JUNE 15, 2006
VOLUME 3 NO. 11

POLICY & POLITICS

Raise your glass to mental health

Senate report calls for booze tax to revamp psych services


Every time a Canadian has a drink, he or she may soon be toasting the nation's collective mental health. Out of the Shadows at Last, a 500-page report chaired by Senator Michael Kirby, calls for a nickel-a-drink tax on every libation consumed in Canada to fund better mental health services.

The idea is Senator Kirby's brainchild. But though he has a PhD in math, he wasn't sure the sin tax would add up to the half-billion dollars we need to get our mental health services up to snuff. "I didn't believe there were enough drinks consumed in the country to raise that much money," he said.

"I played around with a whole bunch of numbers," Senator Kirby told the Toronto Star, before he hit on the nickel-a-drink notion. "It was a pure attempt on our part to make it very difficult for the government to say: 'We can't afford it.'"

For UBC psychiatry professor Dr Kerry Jang, PhD, the booze tax overlooks the fact that we're already a highly taxed country that runs huge surpluses. But he's happy with some of the hefty report's 117 other recommendations, especially suggestions to improve affordable housing and a compassionate clause that allows people to receive employment insurance if they quit their job to take care of a mentally ill loved one.

WITHOUT SHAME
Dr Jang, who was recently recognized by the Confederation of University Faculty Associations of BC for setting up a community-based homelessness program in Vancouver, feels another of the senate report recommendations — a 10-year anti-stigma publicity campaign for mental health — is more interesting.

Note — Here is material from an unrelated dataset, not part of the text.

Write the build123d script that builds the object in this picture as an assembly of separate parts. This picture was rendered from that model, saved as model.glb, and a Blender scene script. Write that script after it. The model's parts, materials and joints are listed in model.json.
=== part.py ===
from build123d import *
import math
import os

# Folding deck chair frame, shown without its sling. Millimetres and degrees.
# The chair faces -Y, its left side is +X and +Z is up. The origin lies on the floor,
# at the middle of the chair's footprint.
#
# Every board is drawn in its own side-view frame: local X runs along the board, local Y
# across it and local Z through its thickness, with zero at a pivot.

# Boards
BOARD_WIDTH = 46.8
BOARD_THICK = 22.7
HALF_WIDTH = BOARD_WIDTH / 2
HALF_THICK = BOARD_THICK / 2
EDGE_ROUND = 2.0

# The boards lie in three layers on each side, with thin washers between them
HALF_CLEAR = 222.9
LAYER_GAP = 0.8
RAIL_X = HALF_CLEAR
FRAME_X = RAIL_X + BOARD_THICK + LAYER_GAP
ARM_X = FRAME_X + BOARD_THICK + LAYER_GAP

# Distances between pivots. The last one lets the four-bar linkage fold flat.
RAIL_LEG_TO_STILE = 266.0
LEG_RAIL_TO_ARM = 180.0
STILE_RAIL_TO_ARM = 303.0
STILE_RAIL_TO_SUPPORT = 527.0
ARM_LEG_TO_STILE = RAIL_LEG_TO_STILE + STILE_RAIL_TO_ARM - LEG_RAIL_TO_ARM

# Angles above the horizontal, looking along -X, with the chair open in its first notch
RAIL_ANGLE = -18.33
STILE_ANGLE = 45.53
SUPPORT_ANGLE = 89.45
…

"Out of ignorance and fear, people in the community shun the mentally ill and actively work to have transition homes closed or moved to someone else's back yard," he says. "When the mentally ill are released into the community, they find there are few supports and their conditions worsen. Many self-medicate with street drugs and get involved in the sex trade and crime to support their new habits."

Dr David Goldbloom, a psychiatrist at the Centre for Addiction and Mental Health (CAMH) in Toronto who contributed to the senate report, also stresses the need to battle mental illness stigmas. "It's a sad reflection that in the 21st century a report such as this is deservedly called Out of the Shadows at Last. We're talking about illnesses that affect one in five Canadians — illnesses that cause immeasurable suffering to individuals, their friends and families, and that cause measurable cost to Canadian society."

CALL FOR HELP
Psychiatrist Dr Robert Cooke, medical director of Telehealth at the CAMH, is pleased the senate report calls for more telepsychiatry. "It can certainly help address the problem of access to physician services in under-serviced areas," he says. "In fact, it can assist in MD recruiting and retention, since it reduces the isolation of rural health professionals, who can access consultations by specialists and educational programs by videoconferencing, rather than feeling unsupported and on their own."

Dr Cooke also fully backs the senate report's cure for red tape.

"The call to address interprovincial medical licensing issues in order to facilitate cross-boundary services is very appropriate," he says. "Now, physicians have to apply for a licence on a temporary, repetitive and case-by-case basis each time they offer service to another jurisdiction. It's time consuming, expensive and provides one more barrier to improved distribution of health care resources."

Dr David Goldbloom agrees we need to embrace telepsychiatry. "The reality of Canadian geography and demography is that we need to leverage technology wherever possible," he says. "I would encourage rural family doctors to inquire whether their nearest academic health sciences centre is offering such services."

MIND OF STATE
After all his work on the senate report, Dr Goldbloom sees our mental healthcare performance as a mixed bag. "Canada is a significant contributor to improved understanding and care of people with mental illness. There have been tremendous advances in the basic sciences — like brain imaging — and in clinical areas as well," he says. "But there's no getting around the plain and simple fact that far too many people with mental illness — both youth and adults — get no help at all, get treatments that do not meet our highest standards of care, and have the experience of illness compounded by shame, stigma and discrimination."